EPDM has definitely proven to be a good roof. It's been around for 40 years and was the first single ply to be installed on roofs. All roofs have pros and cons and we could definitely debate it all day and all be correct but where EPDM roofs have failure is from shrinkage, seam pops, and puncture resistance. Not to mention, ponding water on an adheared seam will eventually ruin the seam and void the 20 year warranty. TPO is the only roof systems hat comes with a "No ponding water" exclusion. You're correct in that heat welded seams on TPO roofs can be welded incorrectly by the installer but when done correctly, they are actually 400% stronger than the membrane itself. EPDM is a dying technology simply because it's few flaws have been overcome by the advantages of TPO. 

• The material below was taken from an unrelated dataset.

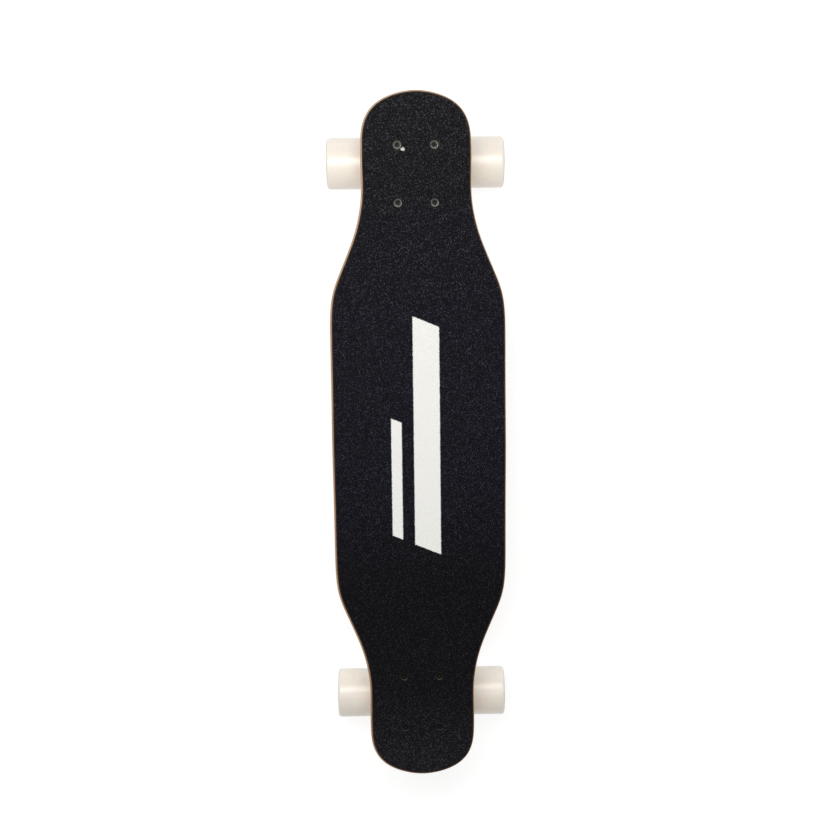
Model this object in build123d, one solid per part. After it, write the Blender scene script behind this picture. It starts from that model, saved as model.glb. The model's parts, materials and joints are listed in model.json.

I'm so lame :) No one could possibly care this much. I'm out. 

There is a liability issue with Tar and gravel roofs during high winds.  After a certain period the gavel can come loose and the wind can carry it and damage nearby properties.

TPO roofs would be ideal as it not only resistant to UV rays, but also to ozone and chemical pressure. EPDM too has it's share of advantages as it reflects UV rays thus offering protection. Hence, each has it's own share of advantages.  Finding the right type of contractors also has it's advantages. Ideal would be people with certification and a guarantee on insurance policy.